EST and BAC-end sequences were downloaded from the dbEST and GSS databases, respectively, at NCBI. 55 616 ESTs from five different tissue- and stage-specific cDNA libraries (11) were cleaned and polyA sequences removed using in-house software tools (http://bioinformatics.ksu.edu/ArthropodEST) and aligned to the genome using the Exonerate algorithm (12). A total of 50 277 EST-genome alignments were generated. BAC-end sequences from the Tribolium BAC library (constructed by Exelixis, Inc, South San Francisco, CA and archived for distribution by the Clemson University Genomics Institute (https://www.genome.clemson.edu/) were mapped to the genome and added to the database. Out of 28 788 BAC-end sequences, 27 810 were aligned to the genome using BLAST.

Tiling arrays

Using Roche NimbleGen HD2 whole genome DNA tiling arrays, whole genome expression data have been collected for several developmental stages including three embryonic, the last larval, three pupal and two adult stages. Briefly, fluorescently labeled cDNAs were hybridized to the custom-designed microarrays; GFF files were constructed using the signal intensities from each feature on the array that were quantified directly from the scanned array images without any data management such as background subtraction. This was done to provide immediate access to the data to help verify computed gene models and assist manual annotation efforts while the data are processed and further analyzed. Figure 3 shows empirically derived transcriptome tiling array data generated from several developmental stages for a portion of the Tribolium genome.

Figure 3.

Tribolium genome tiling arrays. Tracks for 11 developmental time points are shown. Blue vertical bars of each track represent fluorescence intensity values for oligonucleotide probes tiled across a 54 kb region on the array. The official gene mRNA track (above time point tracks) contains purple gene structures.
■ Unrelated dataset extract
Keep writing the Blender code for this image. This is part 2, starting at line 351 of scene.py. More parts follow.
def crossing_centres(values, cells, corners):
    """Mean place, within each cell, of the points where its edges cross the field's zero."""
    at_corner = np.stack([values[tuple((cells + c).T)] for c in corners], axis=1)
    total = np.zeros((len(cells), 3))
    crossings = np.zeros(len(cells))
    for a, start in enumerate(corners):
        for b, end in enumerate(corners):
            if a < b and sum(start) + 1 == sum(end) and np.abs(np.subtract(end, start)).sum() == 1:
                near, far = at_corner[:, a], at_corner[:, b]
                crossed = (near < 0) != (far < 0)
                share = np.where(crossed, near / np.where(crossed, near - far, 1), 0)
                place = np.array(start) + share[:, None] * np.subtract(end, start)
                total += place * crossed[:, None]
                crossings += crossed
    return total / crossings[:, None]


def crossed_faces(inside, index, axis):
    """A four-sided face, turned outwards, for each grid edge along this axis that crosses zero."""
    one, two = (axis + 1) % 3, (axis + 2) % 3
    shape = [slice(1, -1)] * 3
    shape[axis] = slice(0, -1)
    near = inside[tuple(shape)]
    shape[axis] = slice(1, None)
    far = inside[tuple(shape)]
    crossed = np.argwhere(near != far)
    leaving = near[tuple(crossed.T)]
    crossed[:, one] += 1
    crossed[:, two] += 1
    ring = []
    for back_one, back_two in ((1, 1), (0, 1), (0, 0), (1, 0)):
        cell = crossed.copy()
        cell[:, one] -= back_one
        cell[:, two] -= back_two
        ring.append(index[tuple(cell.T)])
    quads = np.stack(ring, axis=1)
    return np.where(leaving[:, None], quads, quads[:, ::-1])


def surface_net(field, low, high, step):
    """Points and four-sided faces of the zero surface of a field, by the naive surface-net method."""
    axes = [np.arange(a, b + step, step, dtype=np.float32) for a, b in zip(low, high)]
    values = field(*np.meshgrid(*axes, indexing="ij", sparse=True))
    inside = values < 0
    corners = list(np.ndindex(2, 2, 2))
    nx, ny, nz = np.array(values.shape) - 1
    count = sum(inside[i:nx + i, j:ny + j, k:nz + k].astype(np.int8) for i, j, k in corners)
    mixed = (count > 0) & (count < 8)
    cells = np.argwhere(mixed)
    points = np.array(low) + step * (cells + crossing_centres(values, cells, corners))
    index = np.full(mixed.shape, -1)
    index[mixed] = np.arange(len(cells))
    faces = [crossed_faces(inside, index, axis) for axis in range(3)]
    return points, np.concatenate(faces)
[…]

Note the different expression patterns of the annotated genes across development.

FTP site

Datasets that can be downloaded from BeetleBase (ftp://bioinformatics.ksu.edu/pub/BeetleBase/3.0/) include the contig sequences, GFF (.gff3) and assembly files (.agp) for Tcas_3.0. Sequences of GLEAN genes, GLEAN cDNAs and GLEAN peptides as well as the corresponding files for the OGS are also available.

IMPLEMENTATION

All the genomic information was compiled into Genetic Feature Format Version 3 (GFF3), which is the most common extension of GFF. The compiled information was implemented using GMOD tools (http://www.gmod.org) such as PostgreSQL-based Chado 1.0, GBrowse 1.68, and CMAP 1.0. To query sequences against the Tribolium genome, we also installed stand alone BLAST and BLAT servers. In this release of BeetleBase, we improved the usability by integrating these components.

FUNDING

Grant number P20 RR016475 from the National Center for Research Resources (NCRR), a component of the National Institutes of Health. Work at NCBI was supported by the Intramural Research Program of the NIH, National Library of Medicine. Funding for open access charge: National Center for Research Resources National Institutes of Health (P20 RR016475).

Conflict of interest statement. None declared.